Many are the praises that have been sung about traveling in America. Whether it’s the complex network of airlines that fly you hither and yon across that vast country or the Tera-acres of tarmac laid out in three-and four-lane ribboned homage to that great god Detroit that tie the country together from sea to shining sea, it’s hard to find a people as mobile—or as joyous in that mobility.
Leaving aside that their public transport is execrable—even in the densest metropolis—that bikes and lanes for them rare (although Philly does rate an honourable mention in this department) and that suburban sprawl is their unifying lifestyle, travel in the States is still an exciting experience even if not suffering James Dean delusions in a top down Mustang on a stretch of blacktop that could be a still for Thelma & Louise.
And then there’s Philadelphia International Airport.
Having driven across the States from Point Reyes CA to Bar Harbor ME, from Port Townsend WA to the Rosarita Beach Inn in Baja and paid dues along most of US93 the Backbone of America that puts Route 66 to shame, I’ve clocked a quarter million miles on their roads.
Over the last few days, I’ve even made sense of navigating the hopelessly entangled largely signpost-free mess that passes for a road network in South Jersey where a blizzard of intersecting state ‘highways’ blast sometimes two sometimes eight lanes straight through otherwise sleepy wooded neighbourhoods. You will find a bewildering variety of junctions—some with turns, some with lights, some with neither—linked by roads that grow and lose lanes at a frenetic pace and the occasional right-angle junction where you must brake/accelerate between 0 and 55 in about 10 yards. Or die.
But when you come to PHL, you find a driver’s Bermuda Triangle, a Gordian Knot of swirling lanes that sweep you past just about everywhere but where you want to go. Try LAX and broad Century Boulevard leads you from I405 past three terminals, then back past three terminals onto the boulevard. Couldn’t be simpler. SFO and you have a similar loop but this time circular on two levels from 101. But PHL? YOU try to describe it:
Starting at the red marker shown and going right, there is the usual sequence of terminals A through E but there the logic ends. Approaching on the Delaware Expressway (Interstate 95) from North or South, there are signs for Arrivals and Departures but heaven help you if you choose the wrong one or if you are looking for, say, a specific car rental or a specific hotel. Mulitstorey car parks obscure all information about terminals and so, often as not, you find yourself at the end of options faced with I95 N or S and precious little else.
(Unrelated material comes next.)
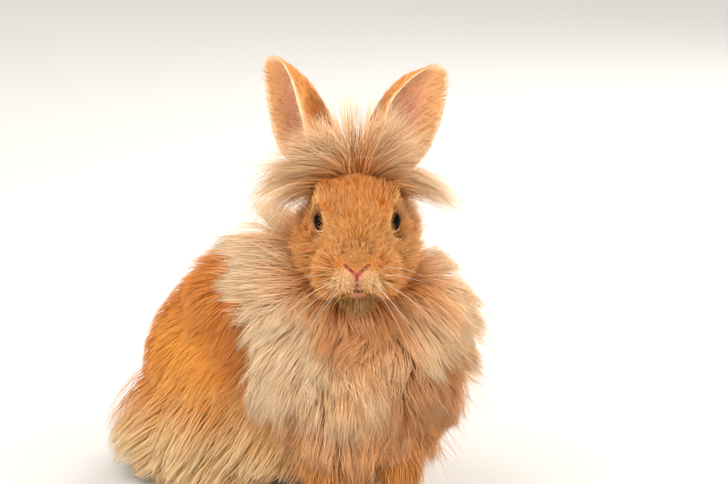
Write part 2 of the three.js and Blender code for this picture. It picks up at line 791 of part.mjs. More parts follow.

Choose N and you get entangled in Philadelphia Naval Yard when trying to find a return route; choose S and it’s much simpler—other than a 6-mile round trip to the next exit. It makes you think of the Sopranos—someone with the concrete contract for this airport would not be satisfied with less than 10 unnecessary miles of lanes and flyovers included in the over-engineered design. But if Fat Tony padded the concrete contract, whichever Don subcontracted for signage showed no respect and was sleeping with the fishes before he could deliver: if there’s a minimalist style of signs for airports, PHL is the model.
Approach from the S and you actually cross four bridges, two of which take you over I95 and back for no obvious purpose. Approach from the N and the separate ‘exit’ ramp is actually a three-lane motorway that parallels I95 for over a mile for no obvious reason before sweeping into a single lane on a bridge over—you guessed it—I95.
Car rental return is grouped, logically enough, with Departures. But it doesn’t say that at first. Then, in the middle of impatient two-lane traffic doing 50 you have to keep an eye out for the right entry gate as they flash by on the left, with no indication which is coming up next. Oh, and where it says “Enterprise” on a sharp and unexpected left turn, it should also say ‘Alamo’ and ‘National’. But doesn’t.
But, at least there are signs for returns. Pity the poor sod just rented their car and found the exit gate where some polyglot-but-none-of-them-English mumbles something from the depth of his kiosk and raises the barrier. You turn left because there is no option and then spend the first peg of you gas tank exploring the sweeping Soprano bridges of the area, crossing and recrossing I95 with no clue as to how to join it. Occasionally you will see a filter lane that seems to go the way you want but it is protected by stern signs that say it is “For Commercial Vehicles ONLY”. And so you orbit on.
You may only be going to an airport hotel. The Marriott is cheek by jowl with the high-rise parking. But the rest hunker along S Governor Prinz Blvd or Bartram Ave. Indeed, you can see some of the higher ones as you cross I95 for the seventeenth time. But signs there are none and I have a crisp $10 bill that says you will be on I95 N or S at least once before you get within spitting distance of your hotel.
For my money, unless you were born here, by far the most relaxing way to fly to Philadelphia is to skip it and go to New York instead.